Terlebih gerak politik PS juga dinamis, semua kekuatan sosial dan politik dirangkulnya. Bahkan dalam banyak hal, isu agama dan nasionalis seperti mencair dalam satu kali kayuh, bak pepatah sekali kayuh isu agama dan nasionalisme terlampaui.
Misalnya pada hari Ahad lalu menerima dukungan Partai Bulan Bintang (PBB), partai dengan basis Masjumi paling sahih. Selang dua hari berikutnya, seperti tanpa lelah mendatangi markas Partai Solidaritas Indonesia (PSI). Padahal seperti kita tahu, salah satu pentolan PSI, Ade Armando dianggap sering “menghina” Islam.
Santer terdengar kabar, tidak lama lagi Partai Golkar yang pernah sangat berkuasa di era Orde Baru, dengan suara bulat disinyalir juga akan memberi dukungan kepada PS. Dengan posisi seperti ini komando benar-benar berada di tangan ketua umum partai.
Kedua, PS merupakan bakal capres dengan jam terbang terbanyak dalam pengalaman menjadi calon Presiden. Jika dihitung dengan pencapresan tahun 2024, sudah hampir 20 tahun PS ikut bertarung dan berlatih untuk maju menjadi Presiden RI. Dari banyaknya pengalaman sebagai Capres jejaring politik PS bertambah dan menguat.
Tentu merapat dan menjauhnya parpol banyak dipengaruhi oleh kalkulasi politik masing-masing. Namun “chemistry politik” tidak bisa dibangun dalam satu malam.

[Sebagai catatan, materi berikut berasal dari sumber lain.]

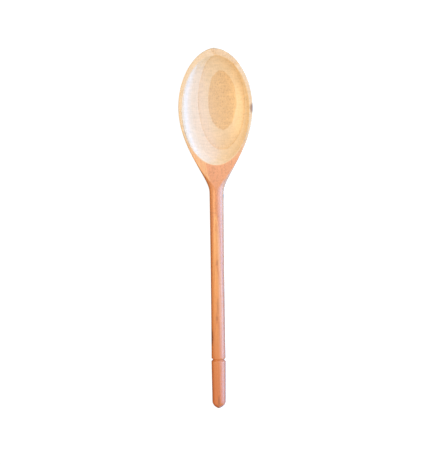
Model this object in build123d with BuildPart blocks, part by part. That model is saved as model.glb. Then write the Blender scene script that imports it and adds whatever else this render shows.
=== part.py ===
from build123d import *
from math import atan, cos, radians, sin, sqrt
import os

# A one-piece beech cooking spoon, divided into bowl, neck, handle and handle end.
# It lies face up on a flat surface at Z 0: length along Y with the bowl's tip at +Y, width along X.
# All lengths are in millimetres.

# Lengths along the spoon
head_length = 119.5
shaft_length = 139.7
end_length = 40.8
land_length = 23.0

# The head's outside
bowl_width = 61.8
back_depth = 9.0
rim_over_shaft = 0.2
rim_edge_drop = 1.5
tip_flat = 0.1
land_lead = 9.0
outer_edge_rounding = 0.8

# The hollow, and the wood that it leaves
tip_rim_width = 6.5
side_rim_width = 3.2
floor_thickness = 5.7
hollow_end_wall = 1.5
hollow_centre_rise = 4.5
hollow_edge_rounding = 0.6

# The turned shaft and end
neck_diameter = 12.0
waist_diameter = 11.5
shaft_low_diameter = 11.9
end_top_diameter = 12.1
end_low_diameter = 11.3
groove_width = 2.5
groove_depth = 1.3
shoulder_rounding = 0.4
nose_length = 5.6

# Where the bowl is widest, as a share of the head from its tip
widest_share = 0.4134

# Shapes of the outline and of the back: 0.5 is an ellipse, 1 a parabola
tip_outline_share = 0.56
tip_back_share = 0.75

# How the nose's curve starts at the tip and ends on the side, and where the loft's sections stand
nose_tip_share = 0.38
nose_side_share = 0.50
front_sections = 8
rear_sections = 10

total_length = head_length + shaft_length + end_length
neck_radius = neck_diameter / 2
rim_height = neck_radius + rim_over_shaft
widest_from_tip = widest_share * head_length
hollow_end = head_length - land_length
end_low_radius = end_low_diameter / 2
nose_start = total_length - nose_length
groove_place = head_length + shaft_length


def fade(share):
    """Goes smoothly from 1 at share 0 to 0 at share 1."""
    return cos(radians(90 * min(max(share, 0), 1))) ** 2


def front_share(place):
    """How much of the widest section's ellipse is left at a place between the tip and the widest."""
    return 1 - (1 - (place + tip_flat) / (widest_from_tip + tip_flat)) ** 2


def rear_share(place):
    return (place - widest_from_tip) / (head_length - widest_from_tip)


def half_width(place):
    if place < widest_from_tip:
        return bowl_width / 2 * front_share(place) ** tip_outline_share
    swell = (bowl_width / 2) ** 2 - neck_radius**2
    return sqrt(neck_radius**2 + swell * fade(rear_share(place)))


def centre_height(place):
    start = hollow_end - land_lead
    return (rim_height - rim_edge_drop) * fade((place - start) / (head_length - start))


def half_height(place):
    """From the widest edge of the section down to the back."""
    if place < widest_from_tip:
        full = rim_height - rim_edge_drop + back_depth
        return full * front_share(place) ** tip_back_share
    depth = neck_radius + (back_depth - neck_radius) * fade(rear_share(place))
    return min(centre_height(place) + depth, half_width(place))


def section_places():
    """Places along the head, close together at the tip and even behind the widest section."""
    front = [widest_from_tip * (1 - cos(radians(90 * i / front_sections))) for i in range(front_sections)]
    rear_length = head_length - widest_from_tip
    rear = [widest_from_tip + rear_length * i / rear_sections for i in range(rear_sections + 1)]
    return front + rear


# The spoon rests on the bowl's back and on the end, so its axis slopes down towards the end
slope = atan((back_depth - end_low_radius) / (nose_start - widest_from_tip))


def reach_below_tip(place):
    """How far the back at a place lies under the axis at the tip."""
    back = half_height(place) - centre_height(place)
    return place * sin(slope) + back * cos(slope)


spoon = Plane(
    origin=(0, total_length / 2, max(reach_below_tip(place) for place in section_places())),
    x_dir=(1, 0, 0),
    z_dir=(0, -cos(slope), -sin(slope)),
)
length_axis = Axis(spoon.origin, spoon.z_dir)
side = Plane(origin=spoon.origin, x_dir=spoon.z_dir, z_dir=(-1, 0, 0))
rim = Plane(origin=spoon.from_local_coords((0, rim_height, 0)), x_dir=(1, 0, 0), z_dir=spoon.y_dir)

# The head is one smooth form from the tip to the shaft, planed flat across the top
with BuildPart() as head:
    for place in section_places():
        with BuildSketch(spoon.offset(place)):
            with Locations((0, centre_height(place))):
                Ellipse(half_width(place), half_height(place))
    loft()
    split(bisect_by=rim, keep=Keep.BOTTOM)

# The hollow is part of an ellipsoid whose middle stands above the rim
hollow_depth = rim_height + back_depth - floor_thickness
hollow_height = hollow_depth + hollow_centre_rise
spread = sqrt(1 - (hollow_centre_rise / hollow_height) ** 2)
hollow_half_width = (bowl_width / 2 - side_rim_width) / spread
hollow_half_length = (hollow_end - tip_rim_width) / 2 / spread
with BuildPart() as hollow:
    Sphere(1)
    scale(by=(hollow_half_width, hollow_height, hollow_half_length))
hollow_place = (0, rim_height + hollow_centre_rise, (tip_rim_width + hollow_end) / 2)

bowl_cut = spoon.offset(hollow_end + hollow_end_wall)


def planed_face(piece):
    return piece.faces().filter_by(rim).sort_by(SortBy.AREA)[-1]


def outer_edges(piece):
    """The planed face's edges along the outline, without the straight one where the head is divided."""
    return planed_face(piece).outer_wire().edges().filter_by(GeomType.LINE, reverse=True)


with BuildPart() as bowl:
    add(head.part)
    split(bisect_by=bowl_cut, keep=Keep.BOTTOM)
    add(spoon.location * Pos(*hollow_place) * hollow.part, mode=Mode.SUBTRACT)
    fillet(planed_face(bowl).inner_wires()[0].edges(), hollow_edge_rounding)
    fillet(outer_edges(bowl), outer_edge_rounding)
bowl.part.label = "bowl"

with BuildPart() as neck:
    add(head.part)
    split(bisect_by=bowl_cut, keep=Keep.TOP)
    fillet(outer_edges(neck), outer_edge_rounding)
neck.part.label = "neck"

# The shaft is slimmest halfway and ends in the upper side of the groove
shaft_low_radius = shaft_low_diameter / 2
groove_radius = shaft_low_radius - groove_depth
with BuildPart() as handle:
    with BuildSketch(side):
        with BuildLine():
            shoulder = groove_place - groove_width / 2
            middle = (head_length + shoulder) / 2
            shaft = ThreePointArc(
                (head_length, neck_radius), (middle, waist_diameter / 2), (shoulder, shaft_low_radius)
            )
            Polyline(shaft @ 1, (groove_place, groove_radius), (groove_place, 0), (head_length, 0), shaft @ 0)
        make_face()
        fillet(vertices().sort_by(Axis.X)[-3], shoulder_rounding)
    revolve(axis=length_axis)
handle.part.label = "handle"

# The end below the groove tapers a little and is rounded off to a blunt nose
end_top_radius = end_top_diameter / 2
with BuildPart() as handle_end:
    with BuildSketch(side):
        with BuildLine():
            nose_end = (total_length, 0)
            nose = Bezier(
                (nose_start, end_low_radius),
                (nose_start + nose_side_share * nose_length, end_low_radius),
                (total_length, nose_tip_share * end_low_radius),
                nose_end,
            )
            end_shoulder = (groove_place + groove_width / 2, end_top_radius)
            Polyline(nose @ 1, (groove_place, 0), (groove_place, groove_radius), end_shoulder, nose @ 0)
        make_face()
    revolve(axis=length_axis)
handle_end.part.label = "handle_end"

os.makedirs("parts", exist_ok=True)
for piece in (bowl, neck, handle, handle_end):
    export_step(piece.part, f"parts/{piece.part.label}.step")
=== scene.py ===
from math import asin, atan, cos, pi, radians, sin, sqrt, tan

import bmesh
import bpy
from bpy.props import FloatProperty, FloatVectorProperty, IntProperty, PointerProperty
from bpy.types import Operator, Panel, PropertyGroup
from mathutils import Matrix, Vector
from mathutils.geometry import interpolate_bezier


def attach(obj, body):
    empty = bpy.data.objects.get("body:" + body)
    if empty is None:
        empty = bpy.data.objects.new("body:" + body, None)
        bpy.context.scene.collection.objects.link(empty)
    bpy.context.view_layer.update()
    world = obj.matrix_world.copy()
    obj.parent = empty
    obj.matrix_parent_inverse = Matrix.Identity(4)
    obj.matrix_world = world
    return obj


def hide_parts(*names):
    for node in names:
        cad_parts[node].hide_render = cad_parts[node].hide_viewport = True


bl_info = {
    "name": "Wooden spoon",
    "version": (1, 0, 0),
    "blender": (4, 5, 0),
    "location": "3D View > Sidebar > Spoon",
    "description": "Carves a one-piece beech cooking spoon and sets up the studio it lies in",
    "category": "Object",
}

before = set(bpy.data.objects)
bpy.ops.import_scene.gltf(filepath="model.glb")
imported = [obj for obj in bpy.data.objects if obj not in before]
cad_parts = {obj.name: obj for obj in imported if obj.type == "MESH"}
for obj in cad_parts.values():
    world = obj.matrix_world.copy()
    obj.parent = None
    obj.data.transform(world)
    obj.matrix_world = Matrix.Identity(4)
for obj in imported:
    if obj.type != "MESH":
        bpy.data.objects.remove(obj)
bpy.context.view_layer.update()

MM = 0.001
# Points this near are merged, and heights this near are the same
MERGED = 0.004 * MM
LEVEL = 0.01 * MM


def linear(hex_colour):
    """An sRGB hex colour as linear red, green and blue."""
    shares = [int(hex_colour[i : i + 2], 16) / 255 for i in (1, 3, 5)]
    return tuple(c / 12.92 if c <= 0.04045 else ((c + 0.055) / 1.055) ** 2.4 for c in shares)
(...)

Jadi, di tangan orang yang tepat, jam terbang akan memberi dampak yang signifikan bagi yang memilikinya termasuk dalam dunia politik.
Ketiga, secara personal tidak ada “cacat politik” yang dimiliki PS yang berpotensi memicu kehancuran politiknya. Tidak ada skandal yang dilakukan PS sejak ia terjun sebagai politisi. Bahkan jejak digital mengungkap sebaliknya, PS dengan telaten telah banyak menarik masuk anak-anak muda yang berpotensi ke dalam arena politik, sebut saja Presiden Jokowi, Anies Baswedan, Ahok dan lainnya.
Tidak hanya itu keputusan PS yang bersedia bergabung dalam Kabinet Jokowi pada tahun 2019 juga bukan tanpa ada resiko. Bersedianya PS sebagai Menteri Pertahanan, telah membuat kecewa para pendukung potensial PS yang diduga berpindah mendukung Anies Baswedan.
Berdasarkan 3 faktor tersebut, maka sulit dihindari telah memberi dampak yang sangat signifikan bagi peningkatan suara PS. Daya tarik politik PS dalam Pilpres 2024 ini bisa jadi akan terus meningkat seiring dengan semakin dekatnya pelaksanaan Pemilu 2024.
Dengan posisi ini, maka faktor dukungan Jokowi akan bersifat menyempurnakan munculnya PS sebagai Presiden, tentu catatan ini kita tunggu hasilnya pada tahun 2024.
Dengan kata lain, dalam diri PS, Jokowi bukanlah satu-satunya faktor kalah-menang. Bagi PS, Jokowi merupakan faktor keempat jika kelak terpilih menjadi presiden.